[Exercise directions]
Extract the full set of records that follows, word for word.
═════ Extracted information
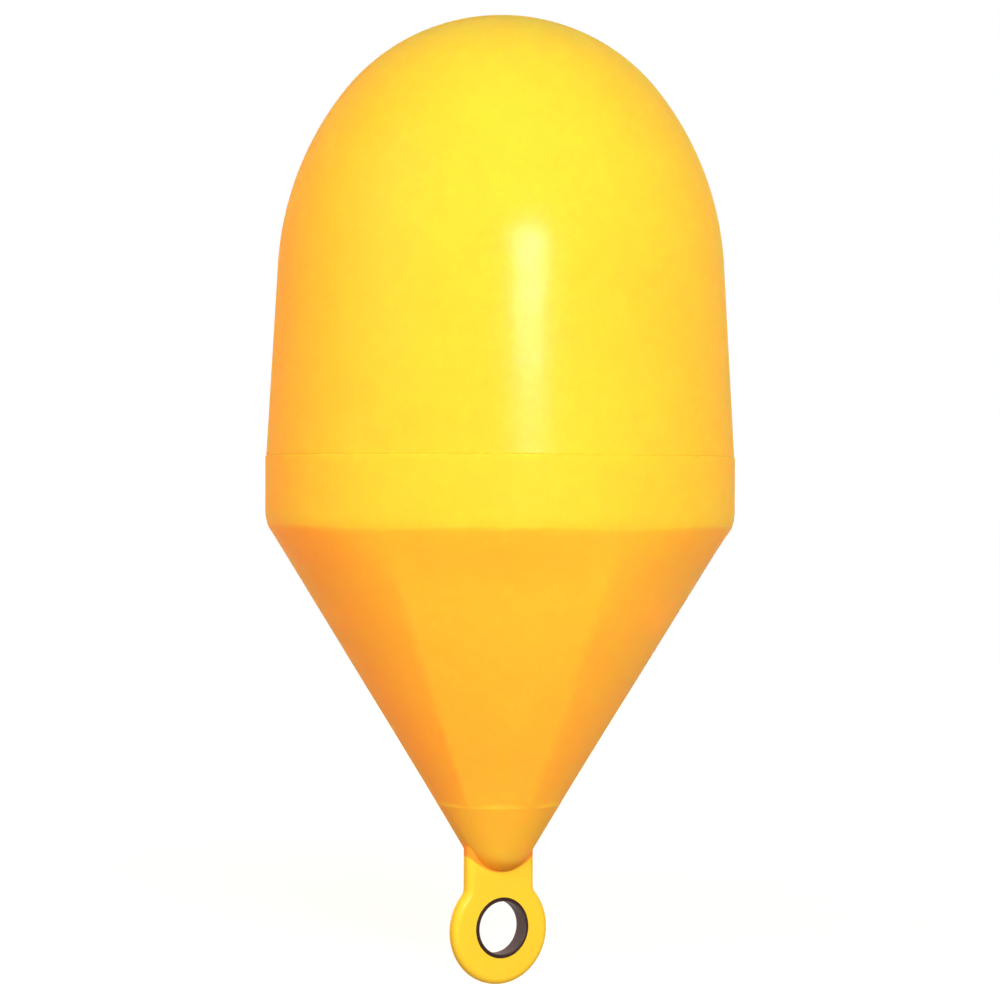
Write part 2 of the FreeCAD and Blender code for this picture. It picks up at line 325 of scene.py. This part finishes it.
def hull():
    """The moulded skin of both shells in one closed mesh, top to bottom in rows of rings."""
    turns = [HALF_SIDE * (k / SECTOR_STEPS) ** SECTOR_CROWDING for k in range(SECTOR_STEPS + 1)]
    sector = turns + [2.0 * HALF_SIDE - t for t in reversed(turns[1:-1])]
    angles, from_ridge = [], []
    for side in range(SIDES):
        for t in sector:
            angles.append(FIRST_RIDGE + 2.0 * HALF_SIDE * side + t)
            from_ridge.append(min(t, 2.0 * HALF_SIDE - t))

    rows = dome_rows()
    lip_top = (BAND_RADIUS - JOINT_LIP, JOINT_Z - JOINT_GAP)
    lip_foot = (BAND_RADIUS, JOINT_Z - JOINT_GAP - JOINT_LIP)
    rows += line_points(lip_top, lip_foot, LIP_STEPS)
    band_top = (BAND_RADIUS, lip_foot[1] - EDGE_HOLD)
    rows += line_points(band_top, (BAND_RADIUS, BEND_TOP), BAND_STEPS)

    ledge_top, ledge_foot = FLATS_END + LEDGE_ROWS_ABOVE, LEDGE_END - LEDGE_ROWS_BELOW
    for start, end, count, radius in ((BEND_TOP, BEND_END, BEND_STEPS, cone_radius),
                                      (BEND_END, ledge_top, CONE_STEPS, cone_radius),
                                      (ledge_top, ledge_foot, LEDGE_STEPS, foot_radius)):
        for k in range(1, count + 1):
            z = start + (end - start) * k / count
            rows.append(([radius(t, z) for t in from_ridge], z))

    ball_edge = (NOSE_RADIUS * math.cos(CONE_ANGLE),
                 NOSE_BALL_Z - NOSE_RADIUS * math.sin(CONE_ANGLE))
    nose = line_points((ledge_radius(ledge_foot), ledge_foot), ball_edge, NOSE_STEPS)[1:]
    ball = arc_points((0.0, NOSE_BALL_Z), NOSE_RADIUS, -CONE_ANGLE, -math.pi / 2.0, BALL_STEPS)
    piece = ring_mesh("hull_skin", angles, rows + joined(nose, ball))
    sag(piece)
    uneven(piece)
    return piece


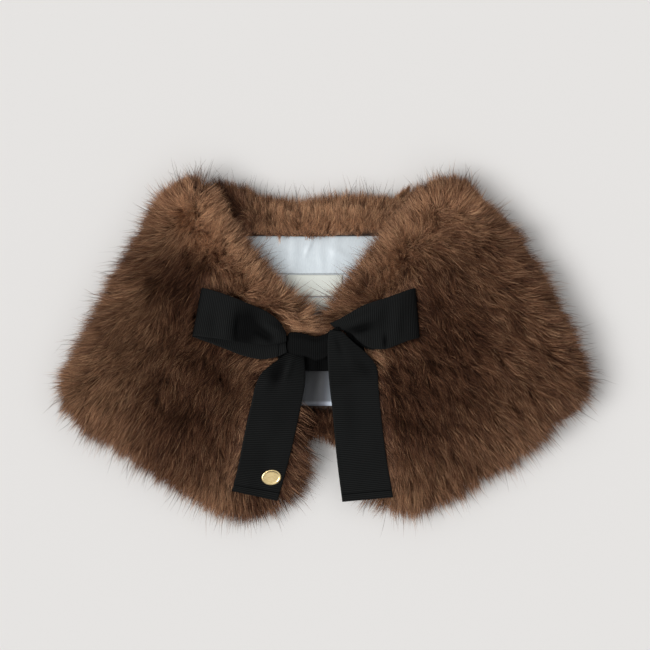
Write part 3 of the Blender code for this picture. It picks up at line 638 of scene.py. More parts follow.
══════════
[The response]
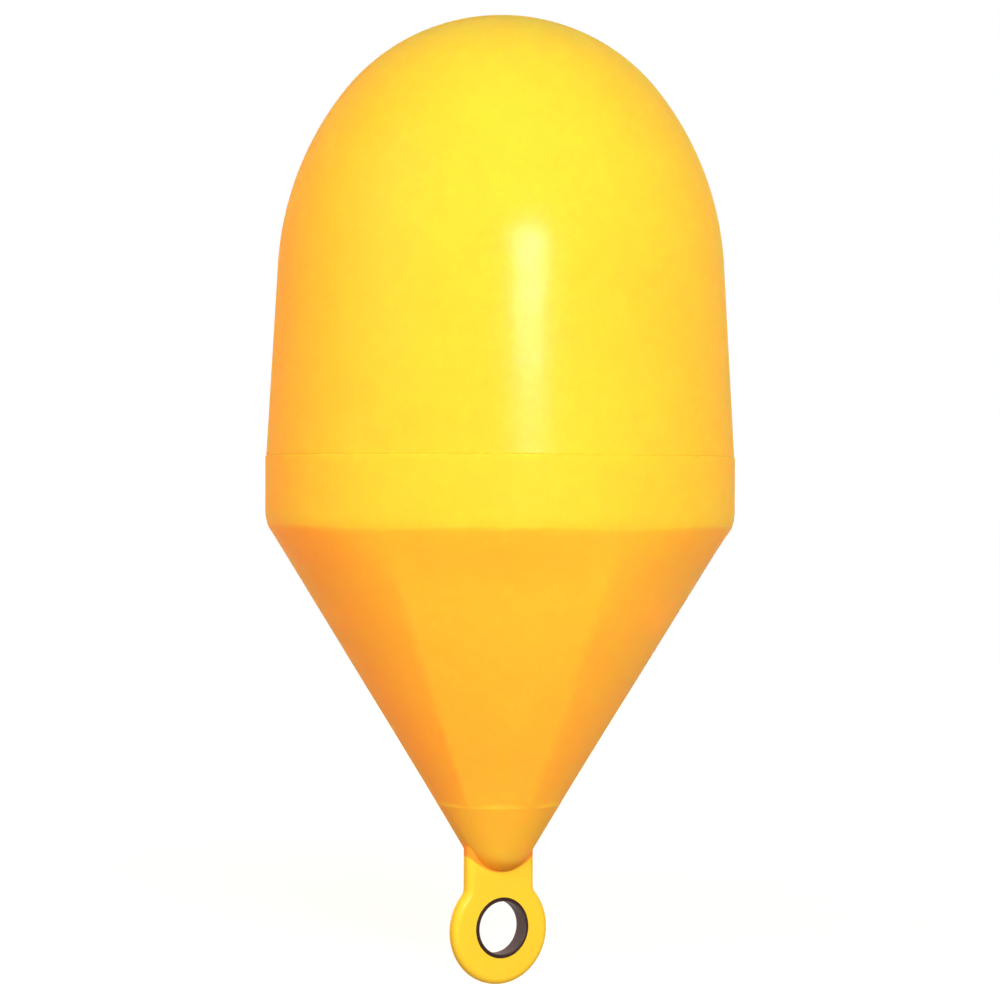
Write part 2 of the FreeCAD and Blender code for this picture. It picks up at line 325 of scene.py. This part finishes it.
def hull():
    """The moulded skin of both shells in one closed mesh, top to bottom in rows of rings."""
    turns = [HALF_SIDE * (k / SECTOR_STEPS) ** SECTOR_CROWDING for k in range(SECTOR_STEPS + 1)]
    sector = turns + [2.0 * HALF_SIDE - t for t in reversed(turns[1:-1])]
    angles, from_ridge = [], []
    for side in range(SIDES):
        for t in sector:
            angles.append(FIRST_RIDGE + 2.0 * HALF_SIDE * side + t)
            from_ridge.append(min(t, 2.0 * HALF_SIDE - t))

    rows = dome_rows()
    lip_top = (BAND_RADIUS - JOINT_LIP, JOINT_Z - JOINT_GAP)
    lip_foot = (BAND_RADIUS, JOINT_Z - JOINT_GAP - JOINT_LIP)
    rows += line_points(lip_top, lip_foot, LIP_STEPS)
    band_top = (BAND_RADIUS, lip_foot[1] - EDGE_HOLD)
    rows += line_points(band_top, (BAND_RADIUS, BEND_TOP), BAND_STEPS)

    ledge_top, ledge_foot = FLATS_END + LEDGE_ROWS_ABOVE, LEDGE_END - LEDGE_ROWS_BELOW
    for start, end, count, radius in ((BEND_TOP, BEND_END, BEND_STEPS, cone_radius),
                                      (BEND_END, ledge_top, CONE_STEPS, cone_radius),
                                      (ledge_top, ledge_foot, LEDGE_STEPS, foot_radius)):
        for k in range(1, count + 1):
            z = start + (end - start) * k / count
            rows.append(([radius(t, z) for t in from_ridge], z))

    ball_edge = (NOSE_RADIUS * math.cos(CONE_ANGLE),
                 NOSE_BALL_Z - NOSE_RADIUS * math.sin(CONE_ANGLE))
    nose = line_points((ledge_radius(ledge_foot), ledge_foot), ball_edge, NOSE_STEPS)[1:]
    ball = arc_points((0.0, NOSE_BALL_Z), NOSE_RADIUS, -CONE_ANGLE, -math.pi / 2.0, BALL_STEPS)
    piece = ring_mesh("hull_skin", angles, rows + joined(nose, ball))
    sag(piece)
    uneven(piece)
    return piece


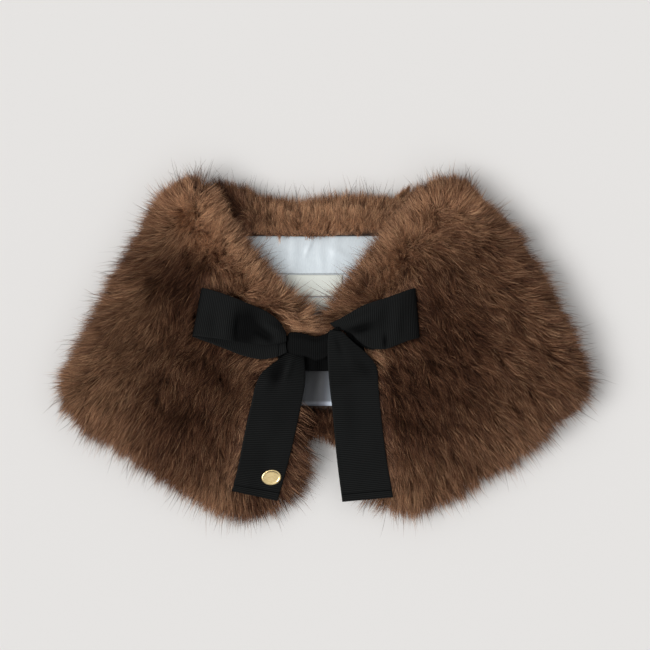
Write part 3 of the Blender code for this picture. It picks up at line 638 of scene.py. More parts follow.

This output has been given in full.